OMG! All this back and forth. Your friend can just sign the title and Mary can go down to the DMV and get a new one in the son's name. He doesn't have to be there. I've done it myself, in both NJ and Pa. She can register it too. The DMV doesn't care who submits the paperwork as long as she has proof of insurance, the check and the paperwork is in order.
 
OMG! All this back and forth. Your friend can just sign the title and Mary can go down to the DMV and get a new one in the son's name. He doesn't have to be there. I've done it myself, in both NJ and Pa. She can register it too. The DMV doesn't care who submits the paperwork as long as she has proof of insurance, the check and the paperwork is in order.
And a notorized power of attorney form. Tough with out of state son . They do care who does the paperwork.NJ blows.
 
OMG! All this back and forth. Your friend can just sign the title and Mary can go down to the DMV and get a new one in the son's name. He doesn't have to be there. I've done it myself, in both NJ and Pa. She can register it too. The DMV doesn't care who submits the paperwork as long as she has proof of insurance, the check and the paperwork is in order.

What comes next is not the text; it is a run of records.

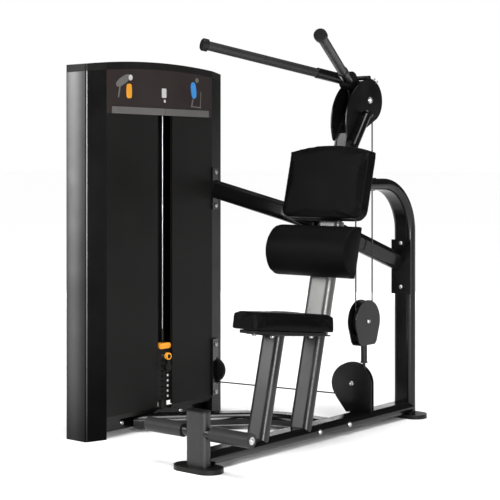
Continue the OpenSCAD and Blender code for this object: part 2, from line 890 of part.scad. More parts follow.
module tower_crossmembers() {
    inner = column_y - gap;
    color(satin) {
        // base tube, top bars that hold the pulleys, and the bar that holds the guide rods
        translate([tower_x - 25, tower_y - inner, 15]) difference() {
            cube([50, 2 * inner, 50]);
            translate([3, -1, 3]) cube([44, 2 * inner + 2, 44]);
        }
        for (x = [stack_x - 20, stack_x + 14]) {
            difference() {
                translate([x, tower_y - inner, 1390]) cube([6, 2 * inner, 50]);
                for (y = [rear_wheel_y, front_wheel_y]) {
                    translate([0, y, top_wheel_z]) rod_x(stack_x - 30, stack_x + 30, 6 + run_gap);
                }
            }
        }
        difference() {
            translate([stack_x - 25, tower_y - inner, 1328]) cube([50, 2 * inner, 10]);
            for (y = [slot_y - rod_pitch, slot_y + rod_pitch]) {
                translate([stack_x, y, 1300]) cylinder(r = rod_r + run_gap, h = 60);
            }
            translate([stack_x, slot_y, 1300]) cylinder(r = 9, h = 60);
        }
    }
}

// one front panel from y0 to y1 with a turned-in lower lip and a turned-in edge along the slot
module front_panel(y0, y1, slot_side) {
    t = 3;
    translate([0, y0, 0]) rotate([90, 0, 0]) mirror([0, 0, 1]) linear_extrude(y1 - y0)
        polygon([[face_x, bar_z - gap], [face_x, panel_base + 20], [face_x - 12, panel_base],
            [face_x - 12 - t, panel_base], [face_x - t, panel_base + 22], [face_x - t, bar_z - gap]]);
    translate([face_x - 14, slot_side > 0 ? y1 - t : y0, panel_base + 24])
        cube([14, t, bar_z - gap - panel_base - 24]);
}

module front_panels() {
    color("#242424") {
        front_panel(tower_y - column_y + gap, slot_y - slot_w / 2, 1);
        front_panel(slot_y + slot_w / 2, tower_y + column_y - gap, -1);
    }
}

module rear_shroud() {
    color("#242424") translate([back_x, tower_y - column_y + gap, panel_base])
        cube([3, 2 * column_y - 2 * gap, tower_top - cap_h - panel_base - 25]);
}

module placard() {
    color("#2f2b29") under_arch(cap_h + gap)
        translate([face_x - 5, tower_y - column_y + gap, bar_z + gap])
        cube([5, 2 * column_y - 2 * gap, 300]);
}

module placard_bar() {
    color("#5c5c5a") for (y = [[197, slot_y - 1.5], [slot_y + 1.5, 791]]) {
        translate([face_x + gap, y[0], bar_z + gap]) cube([3, y[1] - y[0], bar_h]);
    }
}

// ---------- weight stack ----------

rod_r = 6;
first_z = stack_base + (plate_count - 1) * plate_t;
head_z = first_z + plate_t;
head_t = 24;
stem_r = 11;
stem_top = 408;
pin_r = 4.5;
pin_z = first_z + plate_t / 2;

module plate_solid(z, t) {
    difference() {
        translate([stack_back, slot_y - 165, z]) cube([stack_front - stack_back, 330, t]);
        for (y = [slot_y - rod_pitch, slot_y + rod_pitch]) {
            translate([stack_x, y, z - 1]) cylinder(r = rod_r + 2, h = t + 2);
        }
        translate([stack_x, slot_y, z - 1]) cylinder(r = stem_r + 2, h = t + 2);
        translate([0, slot_y, z + t / 2]) rod_x(stack_x, stack_front + 1, pin_r + 0.8);
    }
}

module weight_plates() {
    color("#202020") for (i = [0:plate_count - 2]) {
        plate_solid(stack_base + i * plate_t, plate_t - 0.6);
    }
}

module first_plate() {
    color("#202020") plate_solid(first_z, plate_t - 0.6);
}

module head_plate() {
    color("#202020") difference() {
        translate([stack_back, slot_y - 165, head_z]) cube([stack_front - stack_back, 330, head_t]);
        for (y = [slot_y - rod_pitch, slot_y + rod_pitch]) {
            translate([stack_x, y, head_z - 1]) cylinder(r = 9, h = head_t + 2);
        }
        translate([stack_x, slot_y, head_z - 1]) cylinder(r = stem_r, h = head_t + 2);
    }
}

module guide_bushes() {
    color(black) for (y = [slot_y - rod_pitch, slot_y + rod_pitch]) {
        translate([stack_x, y, head_z]) difference() {
            union() {
                cylinder(r = 9 - run_gap, h = stem_top - head_z);
                translate([0, 0, head_t + gap]) cylinder(r = 13, h = 6);
            }
            translate([0, 0, -1]) cylinder(r = rod_r + run_gap, h = 200);
        }
    }
}

module add_on_grip() {
    grip_y = 523;
    color(orange) translate([stack_front + gap, grip_y, 344]) rotate([0, 90, 0]) rotate(90) oval_bar(9, 71, 24);
    color(orange) translate([stack_front - 40, grip_y - 20, head_z + head_t + gap]) cube([40, 40, 14]);
}

module selector_stem() {
    color(steel) difference() {
        translate([stack_x, slot_y, stack_base - 6]) cylinder(r = stem_r - run_gap, h = stem_top - stack_base + 6);
        for (i = [0:plate_count - 1]) {
            translate([0, slot_y, stack_base + i * plate_t + plate_t / 2])
                rod_x(stack_x - 20, stack_x + 20, pin_r + 0.4);
        }
        translate([stack_x, slot_y, stem_top - 48]) cylinder(r = cable_d / 2 + 1.5, h = 60);
    }
}

module guide_rods() {
    color(steel) for (y = [slot_y - rod_pitch, slot_y + rod_pitch]) {
        translate([stack_x, y, 65 + gap]) cylinder(r = rod_r, h = 1338 - 65);
    }
}

module rubber_bumpers() {
    color(rubber) {
        for (y = [slot_y - rod_pitch, slot_y + rod_pitch]) {
            translate([stack_x, y, 65 + gap]) difference() {
                cylinder(r = 18, h = stack_base - 65 - 2 * gap);
                translate([0, 0, -1]) cylinder(r = rod_r + gap, h = 100);
            }
        }
    }
}

module selector_pin() {
    color(steel) translate([0, slot_y, pin_z]) rod_x(stack_x - stem_r - 0.5, -640, pin_r);
}

module pin_ring() {
    color(orange) translate([-640, slot_y, pin_z]) rotate([0, 90, 0]) difference() {
        cylinder(r = 15, h = 14);
        translate([0, 0, 6]) cylinder(r = 9, h = 10);
    }
}

module pin_grip() {
    color(black) translate([-640, slot_y, pin_z]) {
        translate([6.2, 0, 0]) rod_x(0, 9, 8.8);
        translate([-1, 0, -46]) {
            rod_x(0, 14, 17);
            translate([0, -9, 0]) cube([14, 18, 30.5]);
        }
    }
}

// ---------- fasteners ----------

module frame_bolts() {
    color(steel) {
        // through the rail's side, into the low brace
        for (y = [674, 879], side = [-1, 1]) {
            translate([side * (tube_w / 2 + gap), y, rail_z]) rotate([0, side * 90, 0]) button_head(21, 8);
        }
        // tower brackets
        on_column() for (z = [109, 320, 937, 1084]) {
            translate([8 + gap, 22, z]) rotate([0, 90, 0]) button_head();
            translate([-22, 22, z]) rod_x(0, 30 + 2 * gap, 5);
        }
        // through the upright
        for (z = [577, 770]) {
            translate([0, upright_y - tube_d / 2 - 8 - gap, z]) rotate([90, 0, 0]) button_head(18, 7);
            translate([0, upright_y + tube_d / 2 + gap, z]) rotate([-90, 0, 0]) button_head();
        }
        // outer ends of the foot pegs
        for (side = [-1, 1]) {
            translate([side * (peg_out + 0.5), 0, peg_z]) rotate([0, side * 90, 0]) {
                cylinder(r = 14, h = 2);
                translate([0, 0, 2]) button_head(16, 6);
            }
        }
        // under the seat
        on_seat() for (x = [-45, 45], y = [130, 380]) {
            translate([x, y, -seat_board_t - plate_under - gap]) rotate([180, 0, 0]) button_head(18, 8);
        }
        // tower base
        for (y = [tower_y - 180, tower_y + 180]) {
            translate([tower_x + 25 + gap, y, 42]) rotate([0, 90, 0]) button_head();
        }
    }
}

base_rail();
front_post();
front_post_cap();
floor_feet();
rear_upright();
seat_posts();
seat_plate();
seat_pad();
pad_post();
head_post();
back_pad();
lumbar_roll();
pad_boards();
upper_brace();
lower_brace();
brace_plates();
frame_bolts();
cable_fittings();
lower_guard();
pulley_axles();
foot_peg_axle();
peg_roller(1);  // peg_roller_left
peg_roller(-1);  // peg_roller_right
tower_columns();
tower_cap();
tower_crossmembers();
front_panels();
rear_shroud();
placard();
placard_bar();
guide_rods();
rubber_bumpers();
weight_plates();
main_cable();
pivot_axle();
lower_pulley();
tower_pulley();
top_pulley(rear_wheel_y);  // top_pulley_rear
top_pulley(front_wheel_y);  // top_pulley_front
arm_plates();
cam();
arm_hub();
handle_tubes();
handle_grips();
grip_end_caps();
counterweight();
cam_cable();
float_block();
float_pulley();
float_axle();
block_rod();
float_cable();
first_plate();
head_plate();
add_on_grip();
selector_stem();
guide_bushes();
selector_pin();
pin_ring();
pin_grip();
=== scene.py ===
import bpy
import bmesh
import math
import json
from mathutils import Vector, Matrix
from mathutils.bvhtree import BVHTree


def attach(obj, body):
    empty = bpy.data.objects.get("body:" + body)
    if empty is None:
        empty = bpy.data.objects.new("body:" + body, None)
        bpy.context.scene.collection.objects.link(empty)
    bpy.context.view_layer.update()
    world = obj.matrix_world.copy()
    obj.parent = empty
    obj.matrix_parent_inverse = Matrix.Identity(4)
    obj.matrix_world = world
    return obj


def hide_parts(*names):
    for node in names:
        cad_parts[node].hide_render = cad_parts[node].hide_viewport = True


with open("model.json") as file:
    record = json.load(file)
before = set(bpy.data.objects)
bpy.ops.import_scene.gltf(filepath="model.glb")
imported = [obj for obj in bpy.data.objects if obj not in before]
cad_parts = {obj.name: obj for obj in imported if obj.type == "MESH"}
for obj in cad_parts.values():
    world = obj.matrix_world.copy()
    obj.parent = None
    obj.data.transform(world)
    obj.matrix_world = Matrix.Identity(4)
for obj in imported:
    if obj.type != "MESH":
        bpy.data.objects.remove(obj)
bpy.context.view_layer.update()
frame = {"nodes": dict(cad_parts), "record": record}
nodes = frame["nodes"]
scene = bpy.context.scene

# ---------- camera ----------
cam_data = bpy.data.cameras.new("camera")
cam = bpy.data.objects.new("camera", cam_data)
scene.collection.objects.link(cam)
cam.location = (3.212, -3.594, 1.100)
cam.rotation_euler = (math.radians(90), 0, math.radians(39.557))
cam_data.lens = 95.2
cam_data.sensor_width = 36
cam_data.shift_y = -0.163
cam_data.clip_end = 900
scene.camera = cam
scene.view_settings.view_transform = "Standard"

# ---------- materials ----------


def noise(t, vector, scale, detail):
    """Noise value over vector."""
    n = t.nodes.new("ShaderNodeTexNoise")
    n.inputs["Scale"].default_value = scale
    n.inputs["Detail"].default_value = detail
    t.links.new(vector, n.inputs["Vector"])
    return n.outputs["Fac"]


def ramp_of(t, source, stops):
    """Colour against source (0 to 1); a stop is (position, grey value or RGB)."""
    r = t.nodes.new("ShaderNodeValToRGB")
    e = r.color_ramp.elements
    while len(e) < len(stops):
        e.new(0.5)
    for el, (pos, val) in zip(e, stops):
        el.position = pos
        el.color = (val, val, val, 1) if isinstance(val, (int, float)) else (*val, 1)
    t.links.new(source, r.inputs["Fac"])
    return r.outputs["Color"]


def multiply(t, a, b):
    """Product of two colours."""
    mix = t.nodes.new("ShaderNodeMix")
    mix.data_type = "RGBA"
    mix.blend_type = "MULTIPLY"
    mix.inputs[0].default_value = 1.0
    t.links.new(a, mix.inputs[6])
    t.links.new(b, mix.inputs[7])
    return mix.outputs[2]


def map_range(t, source, lo, hi, to_lo=0.0, to_hi=1.0):
    """source from lo..hi to to_lo..to_hi, clamped."""
    r = t.nodes.new("ShaderNodeMapRange")
    r.inputs["From Min"].default_value = lo
    r.inputs["From Max"].default_value = hi
    r.inputs["To Min"].default_value = to_lo
    r.inputs["To Max"].default_value = to_hi
    t.links.new(source, r.inputs["Value"])
    return r.outputs["Result"]


SLOW_SCALE = 7          # patches of about 0.14 m
BUMP_HEIGHT = 0.0006


def material(name, color, rough, metal=0.0, spec=0.5, grain=0.0, grain_scale=600, bump=0.0, bump_scale=900,
             rough_var=0.06, blotch=0.12, edge=0.0012, voronoi=False, stretch=(1, 1, 1)):
    """Coloured surface with fine grain, slow colour variation, roughness breakup, bump and a soft edge."""
    m = bpy.data.materials.new(name)
    m.use_nodes = True
    t = m.node_tree
    n, ln = t.nodes, t.links
    p = n["Principled BSDF"]
    p.inputs["Metallic"].default_value = metal
    p.inputs["Specular IOR Level"].default_value = spec
    co = n.new("ShaderNodeTexCoord")
    mp = n.new("ShaderNodeMapping")
    mp.inputs["Scale"].default_value = stretch
    ln.new(co.outputs["Object"], mp.inputs["Vector"])
    vector = mp.outputs["Vector"]
    slow = noise(t, vector, SLOW_SCALE, 3)
    c = Vector(color)
    out = ramp_of(t, slow, [(0.3, c * (1 - blotch)), (0.7, c * (1 + blotch))])
    if grain:
        out = multiply(t, out, ramp_of(t, noise(t, vector, grain_scale, 4), [(0.35, 1 - grain), (0.65, 1)]))
    ln.new(out, p.inputs["Base Color"])
    ln.new(map_range(t, slow, 0.3, 0.7, max(0.02, rough - rough_var), min(1.0, rough + rough_var)),
           p.inputs["Roughness"])
    normal = None
    if edge:
        bev = n.new("ShaderNodeBevel")
        bev.samples = 4
        bev.inputs["Radius"].default_value = edge
        normal = bev.outputs["Normal"]
    if bump:
        b = n.new("ShaderNodeBump")
        b.inputs["Strength"].default_value = bump
        b.inputs["Distance"].default_value = BUMP_HEIGHT
        if voronoi:
            v = n.new("ShaderNodeTexVoronoi")
            v.inputs["Scale"].default_value = bump_scale
            v.inputs["Randomness"].default_value = 1.0
            ln.new(vector, v.inputs["Vector"])
            ln.new(v.outputs["Distance"], b.inputs["Height"])
        else:
            ln.new(noise(t, vector, bump_scale, 3), b.inputs["Height"])
        if normal is not None:
            ln.new(normal, b.inputs["Normal"])
        normal = b.outputs["Normal"]
    if normal is not None:
        ln.new(normal, p.inputs["Normal"])
    return m


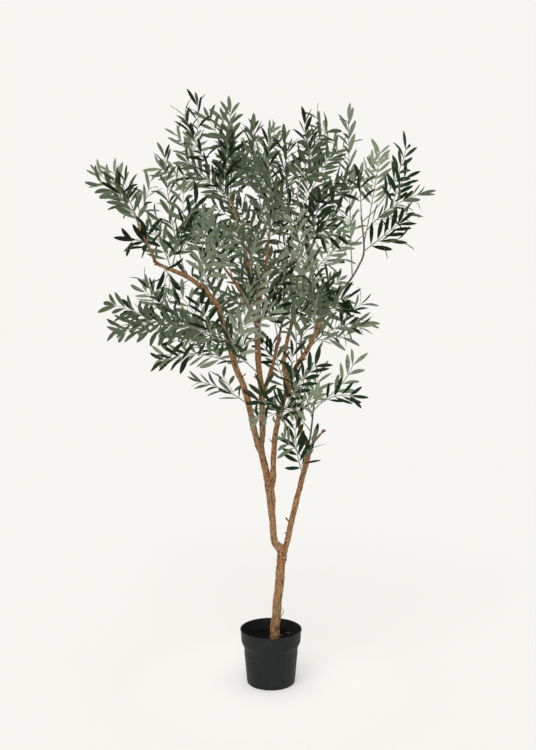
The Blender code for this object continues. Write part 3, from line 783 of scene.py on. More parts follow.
def turned(profile, steps):
    """A profile of (radius, height) turned about Z: x = r cos a, y = r sin a, z = h, closed at both poles.
    The profile starts and ends on the axis."""
    a = 2 * np.pi * np.arange(steps) / steps
    r, h = profile[1:-1, 0:1], profile[1:-1, 1:2]
    rings = np.stack([r * np.cos(a), r * np.sin(a), h + 0 * a], -1)
    poles = [(0.0, 0.0, profile[0, 1]), (0.0, 0.0, profile[-1, 1])]
    points = np.vstack([rings.reshape(-1, 3), poles])
    rows = len(profile) - 2
    last = len(points)
    faces = grid_faces(rows, steps).tolist() + end_faces(0, steps, last - 2, False).tolist()
    return points, faces + end_faces((rows - 1) * steps, steps, last - 1, True).tolist()


def pot_profile():
    """Half section of the pot, from the middle of its underside, up the outside, over the lip and down in."""
    lip = 0.0045
    outside = softened([
        (0.062, 0.0016), (0.066, 0.0), (POT_BASE_RADIUS - 0.0012, 0.0), (POT_BASE_RADIUS + 0.0002, 0.0030),
        (POT_BODY_RADIUS - 0.0012, 0.0960), (POT_BODY_RADIUS - 0.0003, 0.0975),
        (POT_BODY_RADIUS - 0.0004, 0.1000), (POT_BODY_RADIUS, POT_SHOULDER),
        (POT_BODY_RADIUS + 0.0012, POT_SHOULDER + 0.0060),
        (POT_COLLAR_RADIUS - 0.0030, POT_COLLAR_FOOT - 0.0060), (POT_COLLAR_RADIUS, POT_COLLAR_FOOT + 0.0010),
        (POT_LIP_RADIUS - 0.0022, POT_HEIGHT - lip - 0.0012), (POT_LIP_RADIUS, POT_HEIGHT - lip),
        (POT_LIP_RADIUS, POT_HEIGHT - 0.0012), (POT_LIP_RADIUS - 0.0012, POT_HEIGHT),
        (POT_LIP_RADIUS - POT_WALL - 0.0004, POT_HEIGHT - 0.0004),
    ])
    inside = softened([
        (POT_LIP_RADIUS - POT_WALL - 0.0008, POT_HEIGHT - 0.0030),
        (POT_COLLAR_RADIUS - POT_WALL, POT_COLLAR_FOOT), (POT_BODY_RADIUS - POT_WALL, POT_SHOULDER),
        (POT_BASE_RADIUS - POT_WALL, 0.0040), (0.060, 0.0036),
    ])
    return np.vstack([[(0.0, 0.0016)], outside, inside, [(0.0, 0.0036)]])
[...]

So, wait, she can register and get a title in a different state under her son's name at the NJ DMV???? Wow, I didn't know they had that type of reach!

I know he can sign the title. My friend knows he can sign the title. If Mary were buying the car and keeping it in state it's a no brainer. But that's not the case here.
 
Didn't know other guy was permanent out of state. Just not here now to do transaction. Same problem exists whether op's friend is nice or not. I'm in the take it back till it's sold camp.
 
So, wait, she can register and get a title in a different state under her son's name at the NJ DMV???? Wow, I didn't know they had that type of reach!

I know he can sign the title. My friend knows he can sign the title. If Mary were buying the car and keeping it in state it's a no brainer. But that's not the case here.
Then what's the problem? When he takes the car to his state, he can re-register it there. Why would anyone want to keep paying the insurance on a car someone else has taken possession of? When my dad died, my mom had to change the policy and re-register the car to take his name off both. Your story gets more fugazy by the minute.
 
Then what's the problem? When he takes the car to his state, he can re-register it there. Why would anyone want to keep paying the insurance on a car someone else has taken possession of? When my dad died, my mom had to change the policy and re-register the car to take his name off both. Your story gets more fugazy by the minute.

Question. If it's sold out if state do the NJ plates have to be turned in? On board with simply registering it in the other state.
 
Lots of disagreement here so let me just add my 2 cents. I know absolutely nothing about this topic so you should not listen to my advice.
Funny loophole on an entirely different topic: take your motorcycle driving test on a scooter. It's the same test and license. I had an M on my license for a few years without having the slightest clue how to ride a hog.